[Items from a dataset]

▬▬▬

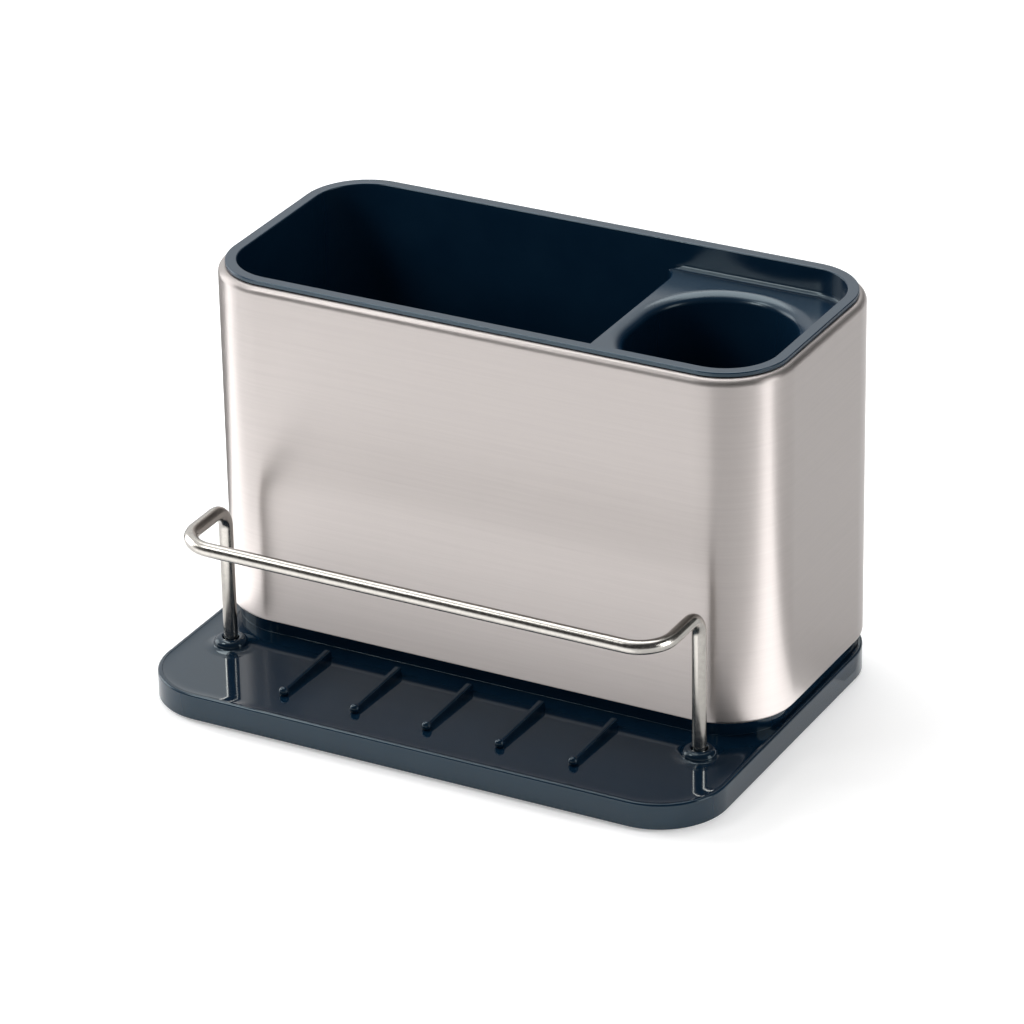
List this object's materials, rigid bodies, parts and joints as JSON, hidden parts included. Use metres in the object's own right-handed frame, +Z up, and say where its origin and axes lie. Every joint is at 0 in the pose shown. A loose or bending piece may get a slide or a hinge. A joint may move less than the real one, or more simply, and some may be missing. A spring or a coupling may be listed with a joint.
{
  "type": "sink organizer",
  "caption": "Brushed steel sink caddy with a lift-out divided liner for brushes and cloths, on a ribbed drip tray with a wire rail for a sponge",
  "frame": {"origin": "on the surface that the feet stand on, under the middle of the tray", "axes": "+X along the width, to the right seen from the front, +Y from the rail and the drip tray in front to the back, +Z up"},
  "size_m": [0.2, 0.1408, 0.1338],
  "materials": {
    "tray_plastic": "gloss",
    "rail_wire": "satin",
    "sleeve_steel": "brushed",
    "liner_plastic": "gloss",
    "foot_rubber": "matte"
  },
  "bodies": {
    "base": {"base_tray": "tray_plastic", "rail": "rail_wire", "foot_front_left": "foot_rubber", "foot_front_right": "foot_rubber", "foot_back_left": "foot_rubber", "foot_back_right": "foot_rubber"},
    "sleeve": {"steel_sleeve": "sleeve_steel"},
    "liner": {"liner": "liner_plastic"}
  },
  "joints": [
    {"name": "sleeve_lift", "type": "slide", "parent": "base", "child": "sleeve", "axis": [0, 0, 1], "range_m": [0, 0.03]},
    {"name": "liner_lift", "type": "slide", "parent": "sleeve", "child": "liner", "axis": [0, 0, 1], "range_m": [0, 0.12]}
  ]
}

▬▬▬

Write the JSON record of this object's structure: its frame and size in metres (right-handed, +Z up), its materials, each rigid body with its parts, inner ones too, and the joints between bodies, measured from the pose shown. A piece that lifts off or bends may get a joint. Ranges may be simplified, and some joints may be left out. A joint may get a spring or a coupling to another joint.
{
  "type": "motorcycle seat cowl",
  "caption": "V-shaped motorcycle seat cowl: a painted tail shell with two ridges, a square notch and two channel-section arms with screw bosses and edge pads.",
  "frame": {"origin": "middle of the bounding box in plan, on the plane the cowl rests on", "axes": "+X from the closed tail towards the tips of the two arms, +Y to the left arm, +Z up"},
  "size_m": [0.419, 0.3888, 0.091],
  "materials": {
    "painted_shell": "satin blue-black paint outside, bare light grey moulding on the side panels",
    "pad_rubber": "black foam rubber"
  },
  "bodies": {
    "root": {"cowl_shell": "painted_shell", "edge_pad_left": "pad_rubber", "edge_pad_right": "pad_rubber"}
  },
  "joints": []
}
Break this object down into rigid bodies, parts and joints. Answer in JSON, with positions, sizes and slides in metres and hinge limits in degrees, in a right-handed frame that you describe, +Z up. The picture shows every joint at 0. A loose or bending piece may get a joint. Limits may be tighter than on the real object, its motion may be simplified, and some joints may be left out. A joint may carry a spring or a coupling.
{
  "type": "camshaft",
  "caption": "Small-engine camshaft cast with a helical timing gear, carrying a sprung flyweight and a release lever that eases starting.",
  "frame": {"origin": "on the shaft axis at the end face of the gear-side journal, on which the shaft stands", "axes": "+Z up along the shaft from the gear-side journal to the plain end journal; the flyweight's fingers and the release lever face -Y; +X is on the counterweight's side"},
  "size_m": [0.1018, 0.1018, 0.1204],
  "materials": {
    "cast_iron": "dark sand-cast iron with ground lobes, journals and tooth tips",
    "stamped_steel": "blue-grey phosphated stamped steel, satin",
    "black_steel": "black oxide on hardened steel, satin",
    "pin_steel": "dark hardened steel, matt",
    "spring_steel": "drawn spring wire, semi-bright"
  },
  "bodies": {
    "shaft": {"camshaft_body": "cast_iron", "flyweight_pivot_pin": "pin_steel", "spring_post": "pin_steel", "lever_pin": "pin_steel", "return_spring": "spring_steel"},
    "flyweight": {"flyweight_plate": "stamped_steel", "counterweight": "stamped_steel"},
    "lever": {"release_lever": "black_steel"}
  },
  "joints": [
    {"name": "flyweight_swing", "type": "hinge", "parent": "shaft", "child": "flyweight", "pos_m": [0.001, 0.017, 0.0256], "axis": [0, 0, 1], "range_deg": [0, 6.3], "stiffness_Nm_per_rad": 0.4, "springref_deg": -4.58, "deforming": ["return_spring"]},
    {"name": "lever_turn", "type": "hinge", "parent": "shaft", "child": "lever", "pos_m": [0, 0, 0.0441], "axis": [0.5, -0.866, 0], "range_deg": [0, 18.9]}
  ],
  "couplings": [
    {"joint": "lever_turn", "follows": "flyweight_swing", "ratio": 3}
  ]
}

▬▬▬

Gather all lines with the string "JSON" from the data.

• Reply to the exercise:
List this object's materials, rigid bodies, parts and joints as JSON, hidden parts included. Use metres in the object's own right-handed frame, +Z up, and say where its origin and axes lie. Every joint is at 0 in the pose shown. A loose or bending piece may get a slide or a hinge. A joint may move less than the real one, or more simply, and some may be missing. A spring or a coupling may be listed with a joint.
Write the JSON record of this object's structure: its frame and size in metres (right-handed, +Z up), its materials, each rigid body with its parts, inner ones too, and the joints between bodies, measured from the pose shown. A piece that lifts off or bends may get a joint. Ranges may be simplified, and some joints may be left out. A joint may get a spring or a coupling to another joint.
Break this object down into rigid bodies, parts and joints. Answer in JSON, with positions, sizes and slides in metres and hinge limits in degrees, in a right-handed frame that you describe, +Z up. The picture shows every joint at 0. A loose or bending piece may get a joint. Limits may be tighter than on the real object, its motion may be simplified, and some joints may be left out. A joint may carry a spring or a coupling.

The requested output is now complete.